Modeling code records

— begin —

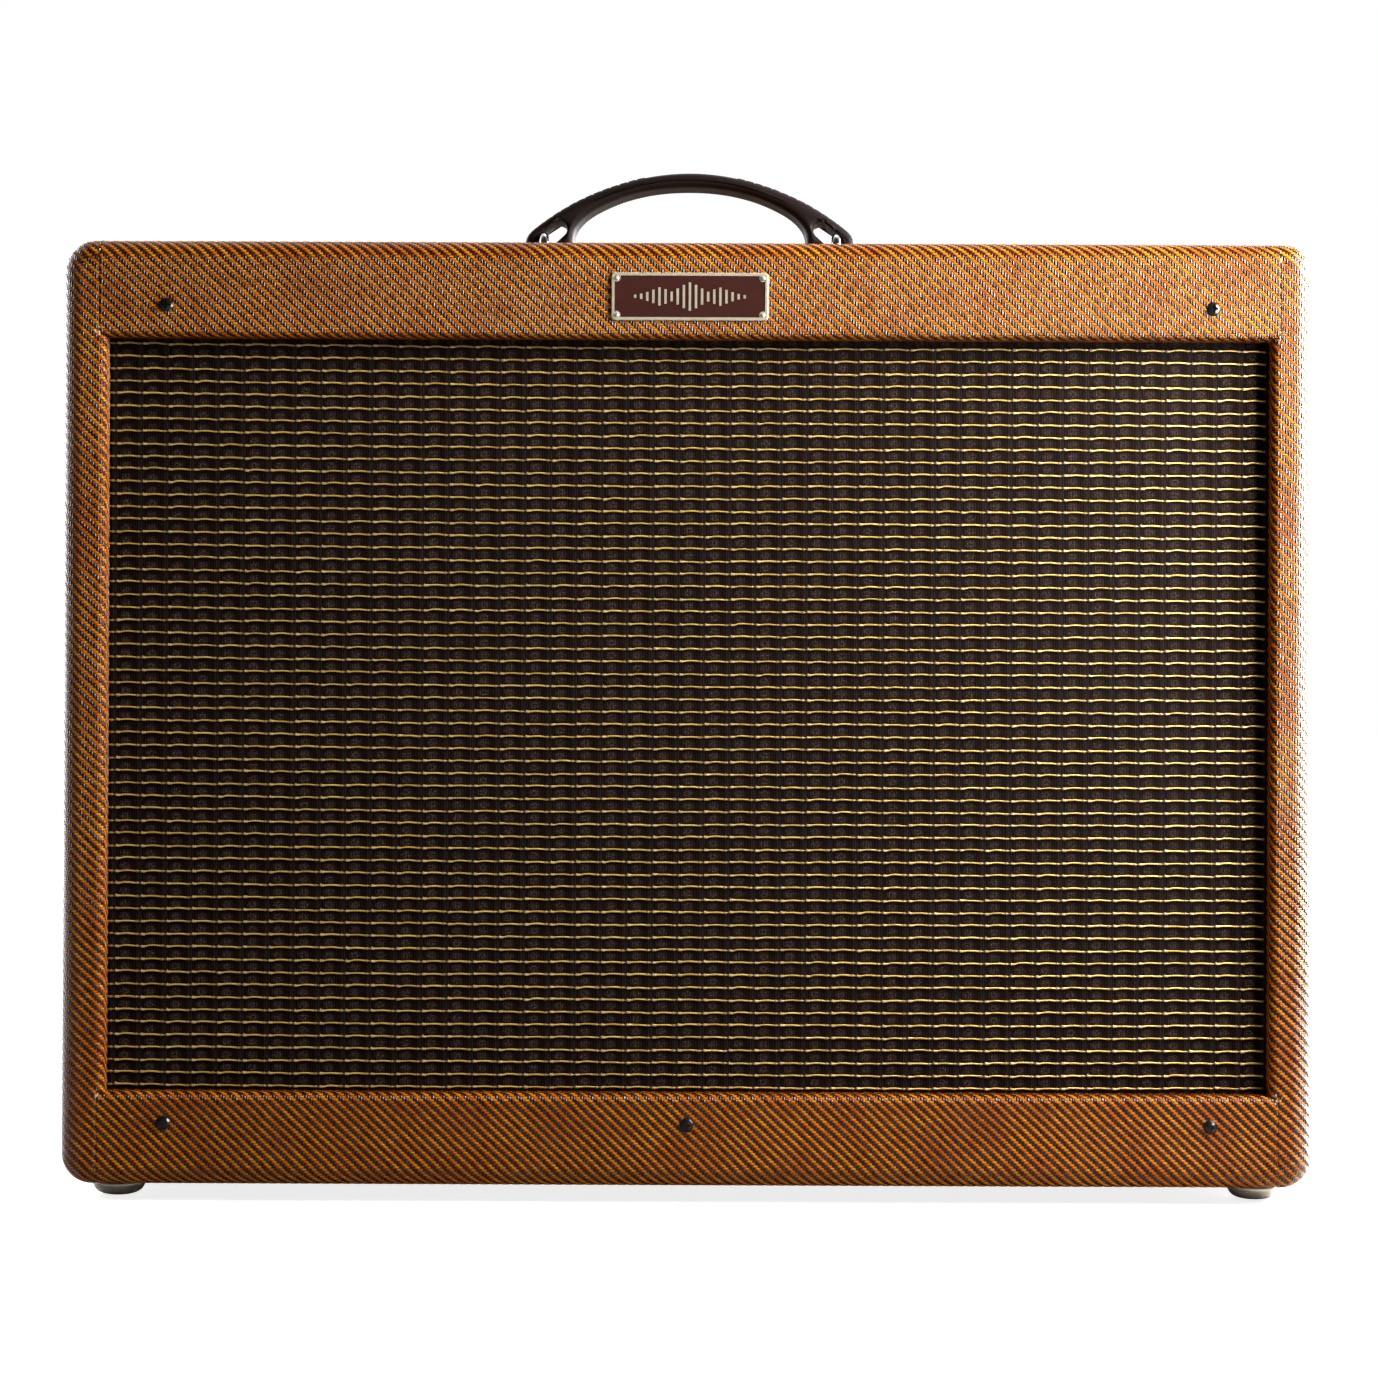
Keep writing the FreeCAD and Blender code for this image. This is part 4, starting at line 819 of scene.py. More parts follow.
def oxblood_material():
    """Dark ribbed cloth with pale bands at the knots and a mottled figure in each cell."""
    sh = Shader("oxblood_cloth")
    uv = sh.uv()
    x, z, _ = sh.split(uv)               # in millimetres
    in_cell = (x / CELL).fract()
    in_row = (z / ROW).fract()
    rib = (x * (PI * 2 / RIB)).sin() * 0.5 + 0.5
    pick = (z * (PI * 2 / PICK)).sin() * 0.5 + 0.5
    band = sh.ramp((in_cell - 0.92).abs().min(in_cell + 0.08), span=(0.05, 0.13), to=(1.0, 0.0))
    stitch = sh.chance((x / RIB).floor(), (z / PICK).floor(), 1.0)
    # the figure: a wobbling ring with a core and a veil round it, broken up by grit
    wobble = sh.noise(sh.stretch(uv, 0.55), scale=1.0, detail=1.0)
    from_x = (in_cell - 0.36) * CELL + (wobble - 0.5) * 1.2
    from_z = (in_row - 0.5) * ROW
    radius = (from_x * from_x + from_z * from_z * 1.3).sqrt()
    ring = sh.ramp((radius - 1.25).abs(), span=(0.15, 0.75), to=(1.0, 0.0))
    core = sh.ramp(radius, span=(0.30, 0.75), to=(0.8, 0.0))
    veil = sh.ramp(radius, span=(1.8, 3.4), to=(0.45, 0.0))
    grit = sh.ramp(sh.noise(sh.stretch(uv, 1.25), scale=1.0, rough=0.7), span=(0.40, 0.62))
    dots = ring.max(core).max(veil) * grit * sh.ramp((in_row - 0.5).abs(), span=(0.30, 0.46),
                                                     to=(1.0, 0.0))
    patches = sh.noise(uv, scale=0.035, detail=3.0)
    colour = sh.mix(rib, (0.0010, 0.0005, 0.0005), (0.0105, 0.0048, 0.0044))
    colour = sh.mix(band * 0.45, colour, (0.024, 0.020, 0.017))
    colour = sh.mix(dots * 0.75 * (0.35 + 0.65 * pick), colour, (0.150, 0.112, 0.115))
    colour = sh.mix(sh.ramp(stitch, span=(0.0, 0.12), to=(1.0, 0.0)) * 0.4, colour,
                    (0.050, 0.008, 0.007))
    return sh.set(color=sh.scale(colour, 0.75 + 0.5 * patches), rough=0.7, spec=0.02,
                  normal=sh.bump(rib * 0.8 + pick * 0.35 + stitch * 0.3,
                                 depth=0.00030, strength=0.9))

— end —
— begin —

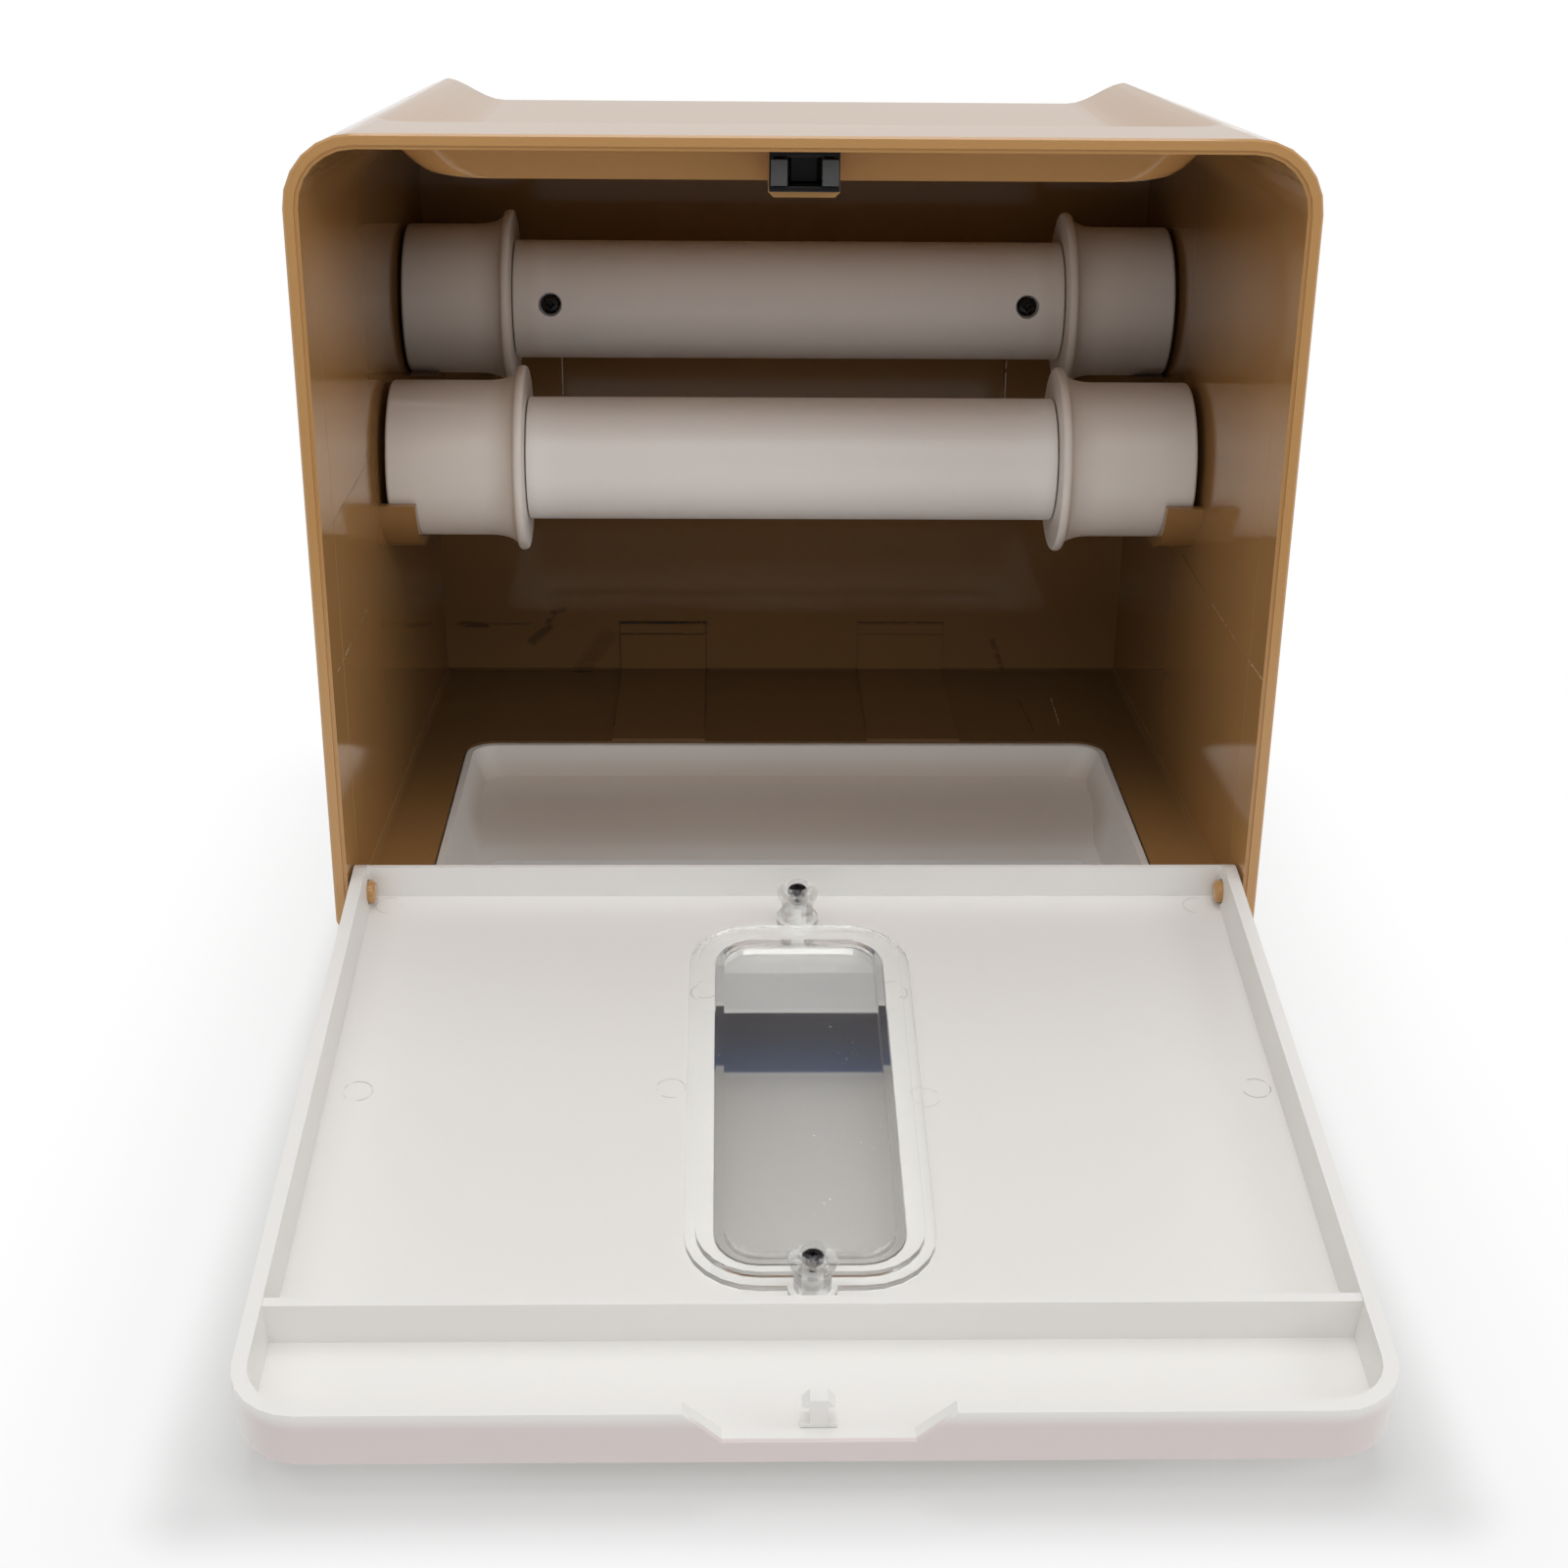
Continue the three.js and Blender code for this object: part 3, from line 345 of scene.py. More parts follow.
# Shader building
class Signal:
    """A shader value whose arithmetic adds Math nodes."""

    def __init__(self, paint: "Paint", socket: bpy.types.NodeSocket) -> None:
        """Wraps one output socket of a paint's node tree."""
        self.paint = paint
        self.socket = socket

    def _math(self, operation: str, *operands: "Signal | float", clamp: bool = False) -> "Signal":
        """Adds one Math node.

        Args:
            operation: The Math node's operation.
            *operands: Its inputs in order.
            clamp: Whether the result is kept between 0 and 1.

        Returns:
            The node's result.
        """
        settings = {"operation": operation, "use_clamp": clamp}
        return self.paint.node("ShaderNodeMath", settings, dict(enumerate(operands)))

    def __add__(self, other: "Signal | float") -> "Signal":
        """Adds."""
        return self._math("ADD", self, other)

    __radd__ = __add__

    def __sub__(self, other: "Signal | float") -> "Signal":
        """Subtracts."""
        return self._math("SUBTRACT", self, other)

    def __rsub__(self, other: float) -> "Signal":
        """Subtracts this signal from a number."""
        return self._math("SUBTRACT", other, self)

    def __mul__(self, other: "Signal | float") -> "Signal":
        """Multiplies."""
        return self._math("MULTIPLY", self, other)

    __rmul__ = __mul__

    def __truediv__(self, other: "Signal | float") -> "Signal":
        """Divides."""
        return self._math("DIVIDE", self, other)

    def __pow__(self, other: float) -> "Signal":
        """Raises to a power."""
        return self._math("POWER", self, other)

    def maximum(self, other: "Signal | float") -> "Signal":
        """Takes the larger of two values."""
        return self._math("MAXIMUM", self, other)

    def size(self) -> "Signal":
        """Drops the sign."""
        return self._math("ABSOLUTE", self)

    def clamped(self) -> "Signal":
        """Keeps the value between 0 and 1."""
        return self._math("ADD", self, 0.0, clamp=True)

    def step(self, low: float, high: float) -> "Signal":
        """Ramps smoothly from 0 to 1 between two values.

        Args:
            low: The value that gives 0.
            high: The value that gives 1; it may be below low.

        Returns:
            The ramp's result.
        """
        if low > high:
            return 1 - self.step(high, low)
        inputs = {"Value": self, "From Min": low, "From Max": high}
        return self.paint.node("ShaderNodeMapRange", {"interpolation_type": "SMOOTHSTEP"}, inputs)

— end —

▸ DO THIS: Exactly as written, quote the lines from the one that has "Continue the three.js" down to the one that has "self.socket = socket", and include both.

▸ THE SOLUTION:
Continue the three.js and Blender code for this object: part 3, from line 345 of scene.py. More parts follow.
# Shader building
class Signal:
    """A shader value whose arithmetic adds Math nodes."""

    def __init__(self, paint: "Paint", socket: bpy.types.NodeSocket) -> None:
        """Wraps one output socket of a paint's node tree."""
        self.paint = paint
        self.socket = socket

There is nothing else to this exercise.